Stanley Parr praises Mr Hester in his letter (Yorkshire Post, February 2) for waiving his entire bonus – “his generosity has lit a beacon of hope and trust, for faith in the future of Britain”.

He certainly has earned my gratitude, as has Sir Philip Hampton. It is to be hoped that, although Mr Hester may have been bullied into this action, he is a man who can put the good of the RBS and his country ahead of his own ambition and will remain in his post until the bank has paid off its massive debt to the taxpayers and is able to remunerate its long-suffering shareholders.

In my book, Mr Hester would then deserve the knighthood which Fred Goodwin has recently forfeited.
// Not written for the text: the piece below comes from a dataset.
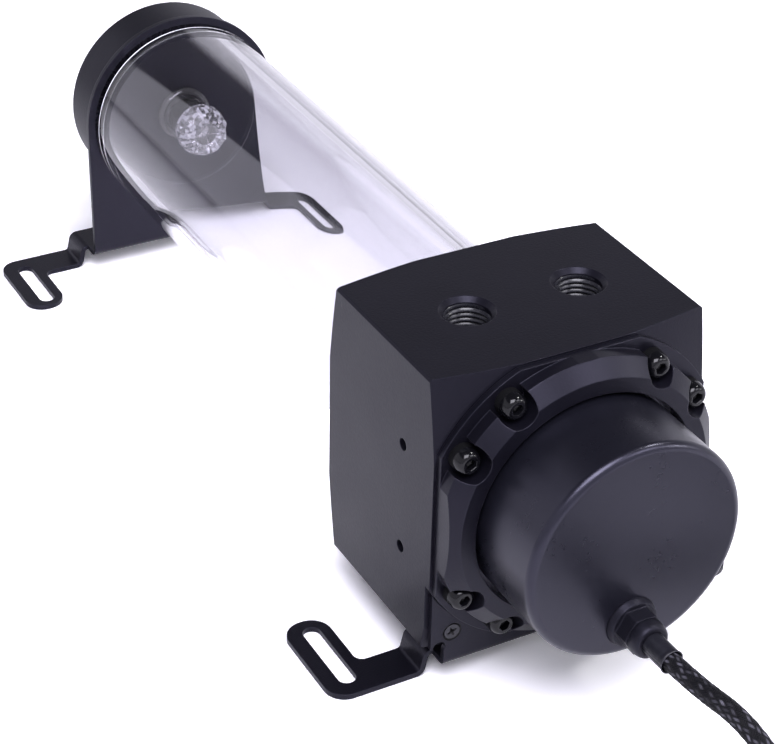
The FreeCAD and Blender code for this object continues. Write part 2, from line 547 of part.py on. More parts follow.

From: Robert Reynolds, Harrogate.

HOW beastly we are to criticise those public-spirited bankers. These stalwart individuals are, after all, taxpayers and create billions for our economy. Except they don’t. They create money for themselves.

On the day that the British Establishment wheeled out the usual suspects to defend this industry, obviously communication was lacking. The CEO of the British Banking Association, Angela Knight, squealed on Bloomberg, that the persecution must stop. Unfortunately for her, as she gave the interview, a pop-up emerged on screen, “Barclays expected to make further cost cuts if it is to achieve Diamond’s profit targets”, then a little later “Lloyds to cut 1,000 jobs and close four offices”.

The bonus culture, another import from America, should be banned. All bankers can easily be replaced.

From: Dennis Whitaker, Baildon, Shipley.

HAD Fred Goodwin shown a modicum of contrition, perhaps with reduced severance pay or pension, then not only would he have retained his high standard of living but with his former business acumen and contacts, he might also have been able to make some form of restitution.

True, so many billions is an impossible mountain to climb but a man worthy of his salt might at least have tried and then, might just have kept his title.

In the light of the (so called) Noble Lords who were convicted and yet, retain their titles, I think it was a mistake to remove Fred Goodwin’s knighthood. Many will disagree but how does the taxpayer benefit from this?

From: Jim Beck, Lindrick Grove, Tickhill, Doncaster.

Regarding the controversy over Fred Goodwin’s dishonouring (“Let’s have more scapegoats”, Yorkshire Post, February 7), he hasn’t made much of a sacrifice; I would have been happier if he had kept his knighthood and given up his £675,000-a-year-for-life pension.

From: C D Round, Lee Lane East, Horsforth, Leeds.

TO me, there is a subtle difference between the bonus for Stephen Hester (RBS) and Bob Diamond at Barclays.

Barclays made a profit from which the bonus can be paid. Why public servants are paid a bonus for doing to the best of their ability the job for which they are paid is something I never understand.

Impossible position

From: Howard A Knight, Lyons Street, Sheffield.

IN recent days, three former senior police officers in Yorkshire – two Chief Constables and one Deputy Chief Constable – have announced their aspirations to become candidates in the elections for Police Commissioners to be held later this year (Yorkshire Post, February 7).

There are very good reasons why English law has long contained minimum prohibition periods relating to former elected representatives becoming employees, and former employees becoming elected representatives in the same authority.

For historical rather than rational reasons, the prohibition periods range widely from, effectively, five weeks to 13 months.

I believe that the election of a former senior police officer to be the Police Commissioner of the same force would put the new Chief Constable in an impossible position.

Although the Police Reform and Social Responsibility Act seeks to set out the respective roles of the Commissioner and Chief Constable, I suggest it is almost inevitable that a former Chief Constable becoming Police Commissioner in the same force would cross the line.

Thus, in one fell swoop, the police force will have become politicised, the very fear that led the Association of Chief Police Officers to oppose Police Commissioners in the first place.

Whatever the superficial attraction – for themselves, political parties, and the electorate – I hope that they will reflect, seek wiser counsel, and withdraw.

It would, of course, be open to them to seek candidature for a force in which they had not been a senior officer.